Don’t get me wrong, I believe that there are times for warning, chastising and admonishment (though we must be careful in how we use them). The time is always right, however, to simply love. It is love that will ultimately save an abused child, it is love that will keep the one we love from self-destruction, and it is ultimately love – pure, unconditional love – that will save us from ourselves and sins.
All the warnings and fear-mongering in the world will never save anyone. It is only when one experiences the love of God through Christ and through our lives that they have any chance for salvation.
One of the comments on the blog linked to above actually points people to this truth, though I don’t know if they do so in a sarcastic way or not. The truth is that “Love Wins.” Love alone wins.
I think that this emphasis on ‘warning’ goes back to the Greatest Commandments for Watchbloggers I referenced the other day:
True love may warn, but if you’re obsessed with warning so much that most of your ‘warnings’ are crying wolf, then what are the chances that people will listen when there actually is a cliff or a wolf?
Will,
“Love Wins” was the theme of a Mars Hill (Grand Rapids) sermon series, taught by Rob Bell, with an accompanying bumper sticker 3 or 4 years ago. The bumper sticker also makes an appearance in the Nooma video ‘Bullhorn’, which drives the particularly hateful demographic attracted by SoL/AM/C?N go bonkers. It is interesting (or perhaps, ironic), therefore, that to say to one of these folks ‘Love wins’ is, for them, the equivalent of having a thumb shoved in your eye.

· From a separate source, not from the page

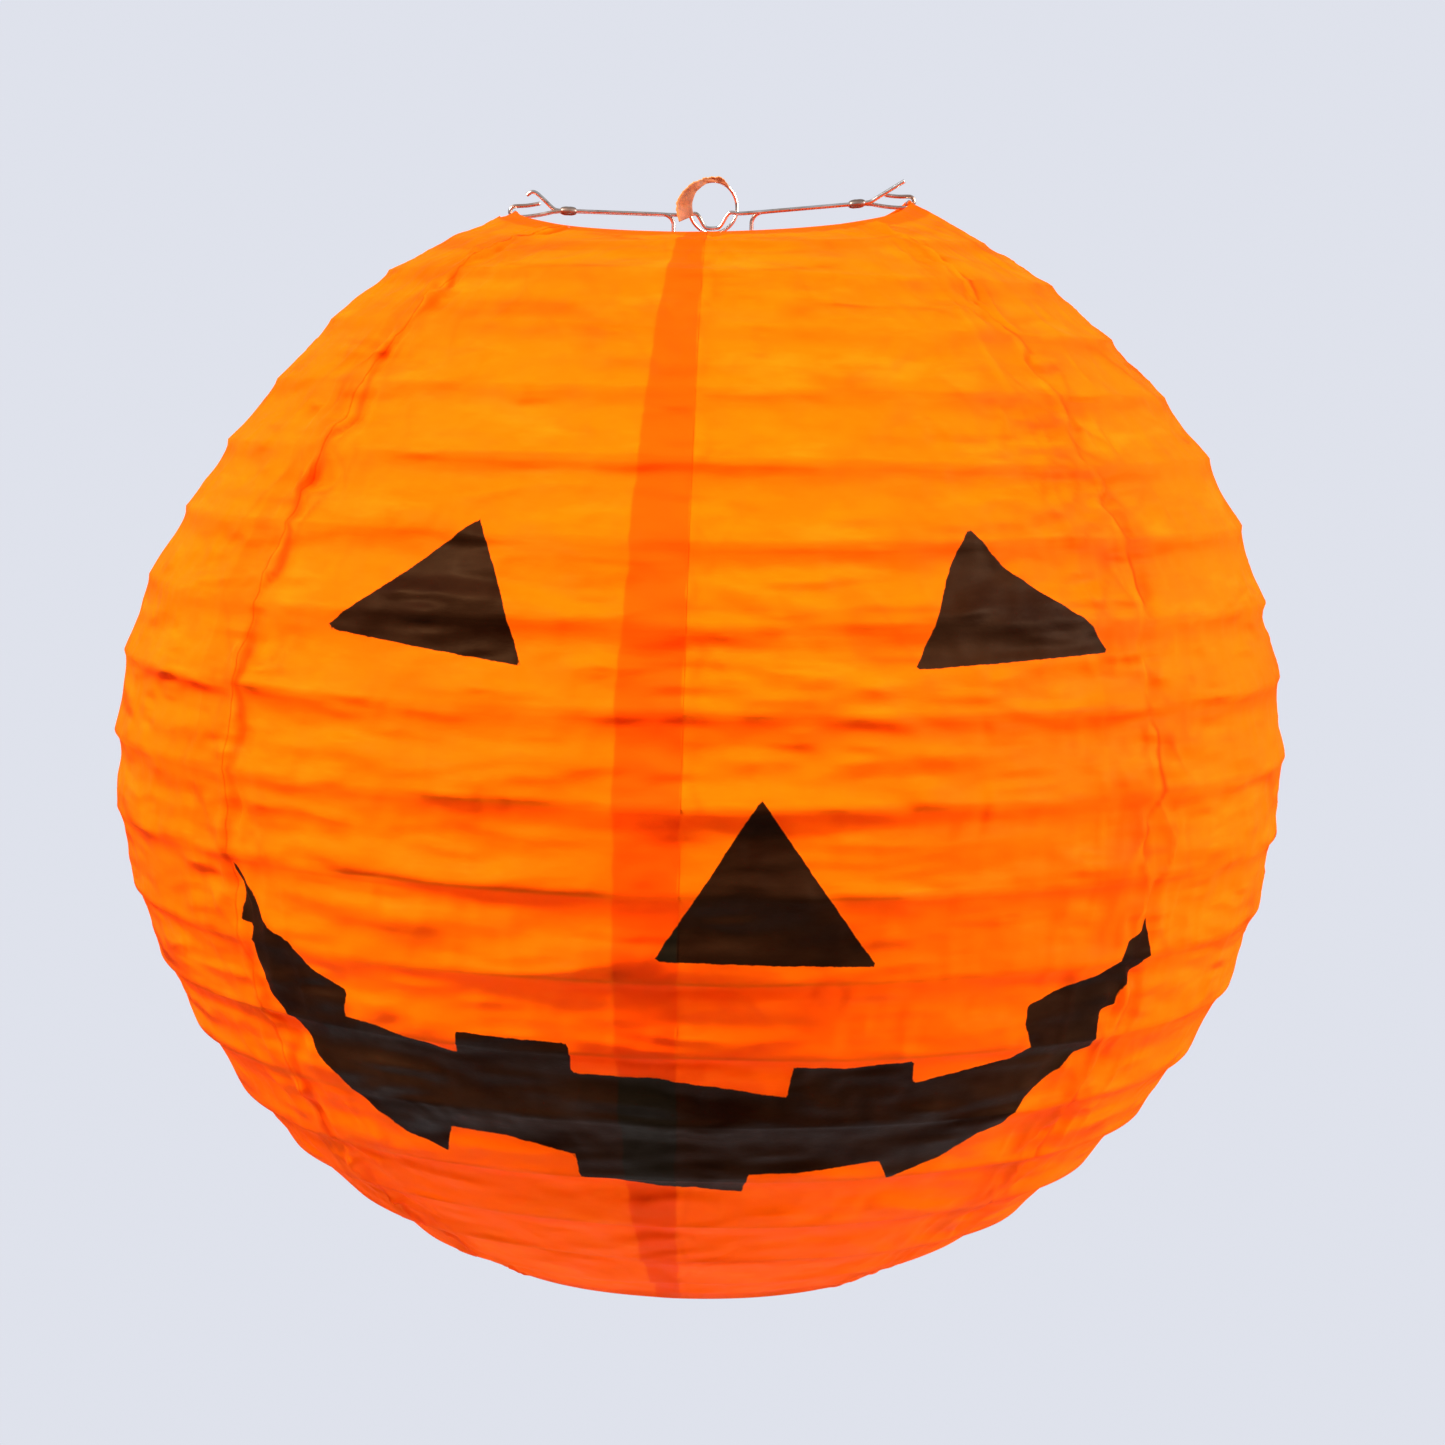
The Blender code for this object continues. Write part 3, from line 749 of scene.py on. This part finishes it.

The problem with the whole cliff analogy coming from someone like Ingrid is that most of the people she is “warning” already assume that she has gone over the edge of that cliff. Some may also feel that she makes them want to jump off the cliff because they don’t want to be on any cliff that she is standing on.
Proverbs 27:
5 Better is open rebuke
than hidden love.
6Faithful are the wounds of a friend;
profuse are the kisses of an enemy
Who is calling evil good and good evil? Isaiah 5 does not apply.
I am not defending anyone. However I find the approach here to be as equally off, as what you allege that Ingrid is guilty of.
What you are saying is that you are the good, right, and loving, and the the “watchdoggies” are not.
Sounds subjective to me.
If a man is walking toward a cliff he may be hungry, so in order to warn him you might want to feed him to gain his hearing.(etc., etc.,) What you do not want to do is to call him an “i-pod listening, beer belly, middle aged man” and then to soothe your own self righteous conscious you warn him. You might want to avoid criticizing the music he is listening to and the clothes (s)he is wearing.
You may want to be very guarded in you vitriol toward other believers so that the man won’t be turned off and not heed your warning, and your negative interaction between believers may take up much of your “warning time”. You might want to pray and beseech the One who delivered you that He would empower you by His Spirit to reach this man with His saving love.
You may ask your Master to crucify you and allow Him to shine to this man. You may also realize that just a perfunctory warning does not release you from a sacrificial passion to continue to reach out to him. Sometimes tears should come.
And after all is done and you have warned and loved this man, you still are a humble and unprofitable servant with no basis for pride about what you have done.
PS – If you are uncertain about whether Christ died for this man you will never have the divine pathos that Christ has shown on the cross and that will affect how you speak and behave.